💡Checkpointing

What is it ?

2 min readJan 29, 2022

Checkpoints are essentially snapshots of the running job state taken at regular intervals and stored in persistent storage.

Long running ML jobs (training, evaluation) are failure prone. To recover from failure and resume job, checkpointing is needed.
Checkpointing also keeps model snapshots at various time intervals / epochs. This is useful for online training, improving inference model accuracy.

For Job :

Restart accuracy : When the job is restarted from checkpoint, it must not lose accuracy. This is particularly important for training jobs.
Frequency : Frequency of taking checkpoints must be well thought out. It should not be too frequent (very expensive) or very sparse (chances of losing important work). There can be job dependent heuristics to determine the right frequency.

For Checkpoint store :

Write Bandwidth : Checkpointing large artifacts such as model can take up large write bandwidth. This is true if there are 1000s of parallel training jobs all writing checkpoints to the store.
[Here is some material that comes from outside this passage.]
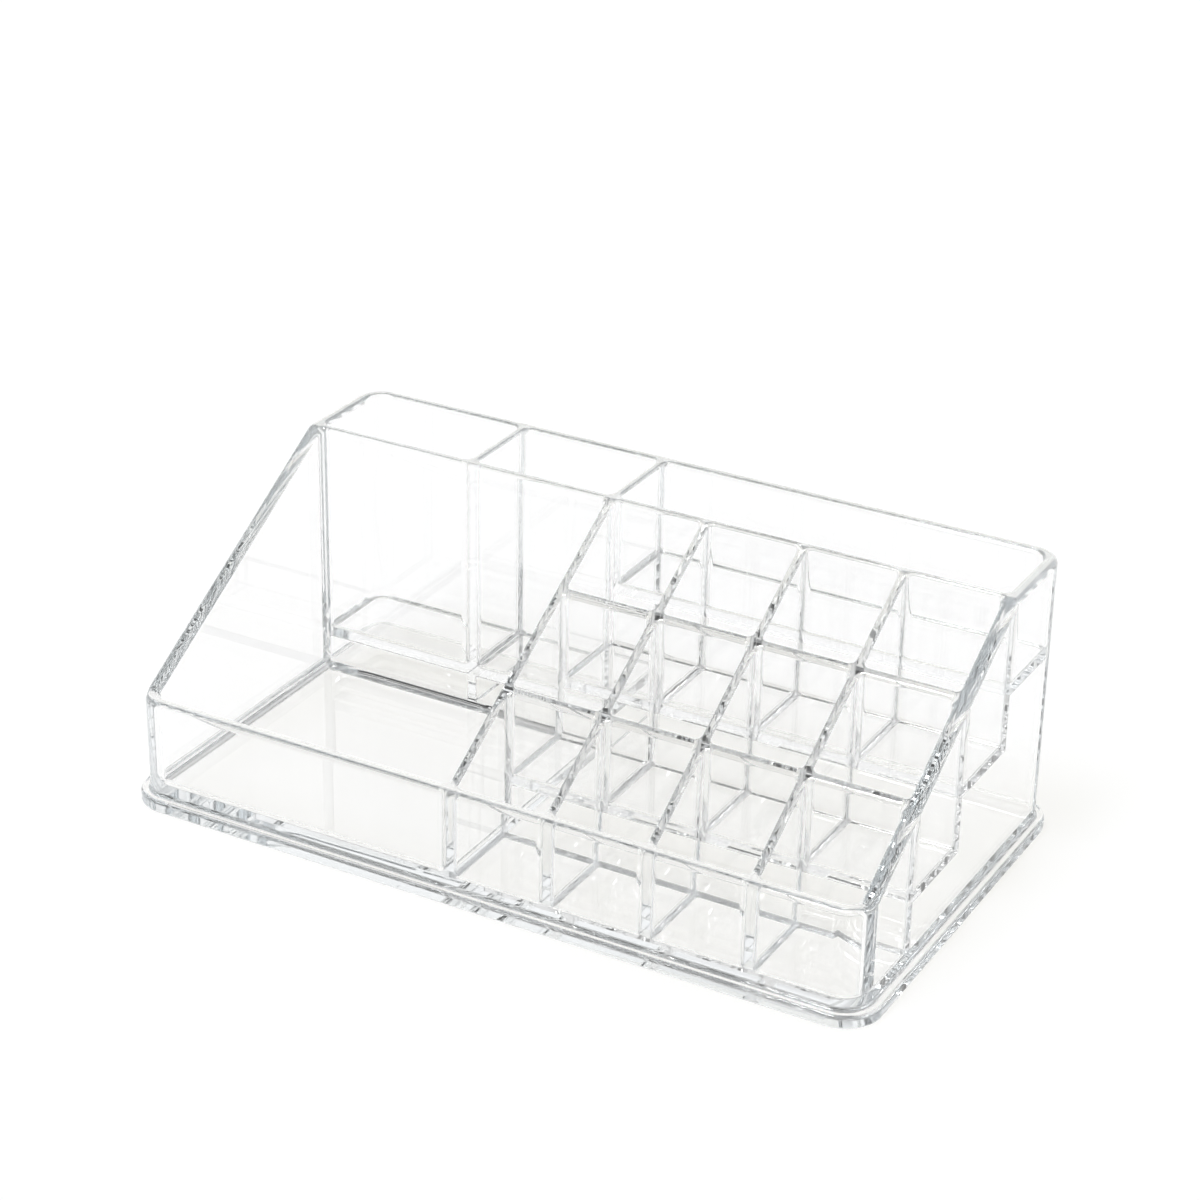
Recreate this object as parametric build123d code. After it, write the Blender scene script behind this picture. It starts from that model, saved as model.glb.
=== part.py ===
from build123d import *
import os

# A clear acrylic organiser for a vanity table, cemented up from panels inside a wrap-round wall.
# Seen from the front it has an open tray at the left, four columns by three rows of square
# slots at the right whose floors step up towards the back, and a rear row of three compartments.
# Nothing on it moves. Millimetres: +X runs to the right along the front, +Y to the back, +Z up.
# The origin lies on the table, under the middle of the base.

# Sheet and joints
wall = 3.8               # thickness of the wrap-round outer wall
panel = 2.2              # thickness of the inner panels and the raised floors
bond_line = 0.03         # film of cement between two bonded faces
lap_play = 0.1           # how much wider a halving notch is than the panel it takes

# Plan, inside measures of the compartments
slot_width = 24.5
slot_depth = 23.7
slot_columns = 4
slot_rows = 3
tray_width = 85.6
rear_left_width = 44.1
rear_depth = 24.7
corner_radius = 7.5      # upright outer corners of the wall

# Base
base_thickness = 4.8
lip_reach = 2.4          # how far the lip stands out from the wall
lip_height = 3.4
lip_cove = 1.1           # hollow rounding from the lip up to the wall
lip_round = 1.0          # upper edge of the lip
foot_round = 0.6         # lower edge of the lip

# Heights above the table, and steps
front_height = 29.8
full_height = 74.6
step_rise = 15.1         # from one slot row's floor to the next
rear_floor_rise = 10.5   # from the base up to the rear floors at the left

# Rim
slope_lead = 1.2         # from the inside of the front wall to the foot of the slope
slope_foot_radius = 4.0
slope_head_radius = 3.0
rim_round = 1.6          # edges of the wall's rim
panel_round = 0.8        # upper edges of the panels

# Places, measured from the outer faces of the wall at the front left
tray_right = wall + tray_width
slots_left = tray_right + panel
rear_left_right = wall + rear_left_width
column_pitch = slot_width + panel
row_pitch = slot_depth + panel
length = slots_left + slot_columns * column_pitch - panel + wall
partition_front = wall + slot_rows * row_pitch - panel
rear_front = partition_front + panel
depth = rear_front + rear_depth + wall
inner_right = length - wall
inner_back = depth - wall
slope_foot = wall + slope_lead
slope = (full_height - front_height) / (partition_front - slope_foot)
above = full_height + wall   # clear of everything, for cutting tools


def column_left(column):
    """Left side of a slot column."""
    return slots_left + column * column_pitch


def row_front(row):
    """Front of a slot row, or of the partition for the row after the last."""
    return wall + row * row_pitch


def row_back(row):
    """Back of a slot row, which is the front face of the riser behind it."""
    return row_front(row) + slot_depth


def floor_top(row):
    """Upper face of a slot row's floor. The row after the last is the rear right floor."""
    return base_thickness + row * step_rise


def lap_height(row):
    """Where a slot divider and the riser behind this row share their crossing in halves."""
    rim = front_height + slope * (row_back(row) - slope_foot)
    return (floor_top(row + 1) + rim) / 2


def block(x0, x1, y0, y1, z0, z1):
    """A box between two corners, given in places from the front left of the wall."""
    middle = ((x0 + x1 - length) / 2, (y0 + y1 - depth) / 2, (z0 + z1) / 2)
    return Pos(*middle) * Box(x1 - x0, y1 - y0, z1 - z0)


def upright(size_x, size_y, radius, z0, z1):
    """A centred block with rounded upright corners."""
    outline = RectangleRounded(size_x, size_y, radius)
    return extrude(Pos(0, 0, z0) * outline, z1 - z0)


def under_rim():
    """All that lies below the line of the rim, which is the same for wall and panels."""
    front = -depth / 2 - lip_reach
    back = depth / 2 + lip_reach
    foot = (slope_foot - depth / 2, front_height)
    head = (partition_front - depth / 2, full_height)
    corners = [(front, 0), (front, front_height), foot, head, (back, full_height), (back, 0)]
    side = make_face(Polyline(*corners, close=True))
    side = fillet(side.vertices().sort_by_distance(foot)[0], slope_foot_radius)
    side = fillet(side.vertices().sort_by_distance(head)[0], slope_head_radius)
    return extrude(Plane.YZ * side, length / 2 + lip_reach, both=True)


def inside_wall():
    """The room inside the outer wall, less the film of cement."""
    gap = wall + bond_line
    return upright(length - 2 * gap, depth - 2 * gap, corner_radius - gap, 0, above)


def runs_on_side(edge, thin_axis, floor):
    """True for an edge along the top of a panel, on one of its two broad faces."""
    size = edge.bounding_box().size
    across = size.X if thin_axis == Axis.X else size.Y
    along = size.Y if thin_axis == Axis.X else size.X
    return across < bond_line and along > bond_line and edge.center().Z > floor + panel


def trim_to_rim(piece, thin_axis, floor):
    """Cut a panel to the line of the rim and round its upper edges."""
    piece = piece & under_rim()
    edges = [edge for edge in piece.edges() if runs_on_side(edge, thin_axis, floor)]
    return fillet(edges, panel_round)


def base_plate():
    reach = 2 * lip_reach
    lip = upright(length + reach, depth + reach, corner_radius + lip_reach, 0, lip_height)
    plate = lip + upright(length, depth, corner_radius, 0, base_thickness)
    ring = [edge for edge in plate.edges() if abs(edge.center().Z - lip_height) < bond_line]
    cove = [edge for edge in ring if is_on_wall_line(edge)]
    edge_of_lip = [edge for edge in ring if not is_on_wall_line(edge)]
    plate = fillet(cove, lip_cove)
    edge_of_lip = [near_edge(plate, edge) for edge in edge_of_lip]
    plate = fillet(edge_of_lip, lip_round)
    return fillet(plate.edges().group_by(Axis.Z)[0], foot_round)


def is_on_wall_line(edge):
    """True for an edge under the outer face of the wall."""
    size = edge.bounding_box()
    inside_x = max(abs(size.min.X), abs(size.max.X)) < length / 2 + lip_reach / 2
    inside_y = max(abs(size.min.Y), abs(size.max.Y)) < depth / 2 + lip_reach / 2
    return inside_x and inside_y


def near_edge(piece, edge):
    """The same edge on a piece that has been worked on since."""
    return piece.edges().sort_by_distance(edge.center())[0]


def outer_shell():
    room = upright(length - 2 * wall, depth - 2 * wall, corner_radius - wall, 0, above)
    shell = upright(length, depth, corner_radius, base_thickness + bond_line, full_height)
    shell = (shell - room) & under_rim()
    edges = []
    for edge in shell.edges():
        size = edge.bounding_box().size
        crosses_rim = size.Y < bond_line and size.X < corner_radius
        if edge.bounding_box().min.Z > front_height - bond_line and not crosses_rim:
            edges.append(edge)
    return fillet(edges, rim_round)


def divider(left, front, back, floor):
    """An upright panel that runs from front to back."""
    piece = block(left, left + panel, front + bond_line, back - bond_line, floor + bond_line, above)
    return trim_to_rim(piece, Axis.X, floor)


def slot_divider(column):
    """A divider with a stepped foot, halved over the risers that it crosses."""
    left = column_left(column) - panel
    piece = divider(left, wall, partition_front, base_thickness)
    for row in range(slot_rows - 1):
        step_front = row_back(row) - lap_play / 2
        lap_back = row_front(row + 1) + lap_play / 2
        lap = lap_height(row) + bond_line
        step = floor_top(row + 1) + bond_line
        piece -= block(left - panel, left + 2 * panel, step_front, lap_back, 0, lap)
        piece -= block(left - panel, left + 2 * panel, step_front, partition_front, 0, step)
    return piece


def slot_riser(row):
    """The cross panel behind a slot row, notched for the dividers."""
    right = inner_right - bond_line
    floor = floor_top(row)
    piece = block(slots_left + bond_line, right, row_back(row), row_front(row + 1), floor + bond_line, above)
    piece = trim_to_rim(piece, Axis.Y, floor)
    for column in range(1, slot_columns):
        notch_left = column_left(column) - panel - lap_play / 2
        notch_right = column_left(column) + lap_play / 2
        notch = block(notch_left, notch_right, row_back(row) - panel, row_front(row + 1) + panel,
                      lap_height(row), above)
        piece -= notch
    return piece


def slot_floor(row):
    """A raised floor, reaching under the panel that stands on its back edge."""
    left = slots_left + bond_line
    right = inner_right - bond_line
    top = floor_top(row)
    return block(left, right, row_front(row) + bond_line, row_back(row) + panel, top - panel, top)


def rear_partition():
    """The full-width panel, which stands on the base at the left and on the last slot floor."""
    left = wall + bond_line
    right = inner_right - bond_line
    base = base_thickness + bond_line
    piece = block(left, right, partition_front, rear_front, base, above)
    piece = trim_to_rim(piece, Axis.Y, base_thickness)
    stand = floor_top(slot_rows - 1) + bond_line
    return piece - block(slots_left, length, partition_front - panel, rear_front + panel, 0, stand)


def rear_floor(left, right, top):
    """A raised floor between the partition and the back wall."""
    plate = block(left + bond_line, right - bond_line, rear_front + bond_line, depth, top - panel, top)
    return plate & inside_wall()


def organiser():
    """Every piece by name, in its place."""
    pieces = {"base_plate": base_plate(), "outer_shell": outer_shell()}
    pieces["tray_divider"] = divider(tray_right, wall, partition_front, base_thickness)
    for column in range(1, slot_columns):
        pieces[f"slot_divider_{column}"] = slot_divider(column)
    for row in range(slot_rows - 1):
        pieces[f"slot_riser_{row + 1}"] = slot_riser(row)
        pieces[f"slot_floor_{row + 2}"] = slot_floor(row + 1)
    pieces["rear_partition"] = rear_partition()
    pieces["rear_divider_left"] = divider(rear_left_right, rear_front, inner_back, base_thickness)
    pieces["rear_divider_right"] = divider(tray_right, rear_front, inner_back, base_thickness)
    low_floor = base_thickness + rear_floor_rise
    pieces["rear_floor_left"] = rear_floor(wall, rear_left_right, low_floor)
    pieces["rear_floor_middle"] = rear_floor(rear_left_right + panel, tray_right, low_floor)
    pieces["rear_floor_right"] = rear_floor(slots_left, inner_right, floor_top(slot_rows))
    return pieces


os.makedirs("parts", exist_ok=True)
for name, piece in organiser().items():
    solids = piece.solids()
    if len(solids) != 1:
        raise ValueError(f"{name} is in {len(solids)} pieces")
    export_step(solids[0], f"parts/{name}.step")
print(f"wall outside {length:.1f} x {depth:.1f}, {full_height:.1f} high")
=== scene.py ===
# %% [markdown]
# # A clear acrylic organiser for a vanity table
# The real one is a moulding in clear plastic: a wrap-round wall on a base with a flared lip, an
# open tray at the left, four columns by three rows of square slots whose floors climb to the
# back like stairs, and three narrow compartments behind a partition.
# This lesson dresses its CAD model for a picture. The packed model comes first, as a fixed frame
# that says where every panel is, and each panel is then made again as a finer, softer shape.

# %% Load the packed model
import math

import bpy
import numpy as np
from mathutils import Matrix, Vector
from mathutils.bvhtree import BVHTree


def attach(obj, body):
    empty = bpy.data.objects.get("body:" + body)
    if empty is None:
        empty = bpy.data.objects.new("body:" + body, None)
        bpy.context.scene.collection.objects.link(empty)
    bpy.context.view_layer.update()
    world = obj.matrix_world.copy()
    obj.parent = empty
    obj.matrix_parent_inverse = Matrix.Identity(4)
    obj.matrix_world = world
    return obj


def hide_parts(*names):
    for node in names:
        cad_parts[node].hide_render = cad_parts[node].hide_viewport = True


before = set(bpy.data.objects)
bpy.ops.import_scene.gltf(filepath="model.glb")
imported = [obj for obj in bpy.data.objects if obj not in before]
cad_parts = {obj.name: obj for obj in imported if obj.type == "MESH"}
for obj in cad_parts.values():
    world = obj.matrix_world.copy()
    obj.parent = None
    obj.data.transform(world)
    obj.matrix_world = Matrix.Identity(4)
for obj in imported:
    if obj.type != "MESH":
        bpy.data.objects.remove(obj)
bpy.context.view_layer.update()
scene = bpy.context.scene

# %% [markdown]
# ## The camera
# A product picture is taken from the front right and from above, with a long lens, so that
# upright panels stay nearly parallel. The camera's place and turn were solved from the corners
# of the organiser in the photograph. Three angles say it all: how far round it stands, how far
# it looks down, and how much it leans.

# %% Stand the camera where the photograph was taken
CAMERA_PLACE = (0.3283, -0.5939, 0.39544)
ROUND_TO_RIGHT, LOOKING_DOWN, LEAN = (math.radians(angle) for angle in (28.826, 26.365, 1.07))
FOCAL_LENGTH, SENSOR_WIDTH = 93.08, 36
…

Incremental checkpointing should be enabled wherever applicable. Writing checkpoints should be done in a separate process/thread to avoid main job stalls.
Storage capacity : Depending on checkpoint usage, this may become a bottleneck. For example, storing multiple checkpoints for each model use-case for several weeks would require tremendous amounts of storage infrastructure. Model compression techniques like quantization and pruning can help.

The checkpointing process consists of 3 main stages:

Create an in-memory snapshot of the job state. For example in a training job the snapshot would consist of weight parameters, layer information, optimizer state, training config.
Build an optimized checkpoint. Use compression or other techniques to optimize storage.
Write the checkpoint to checkpoint storage (replicated).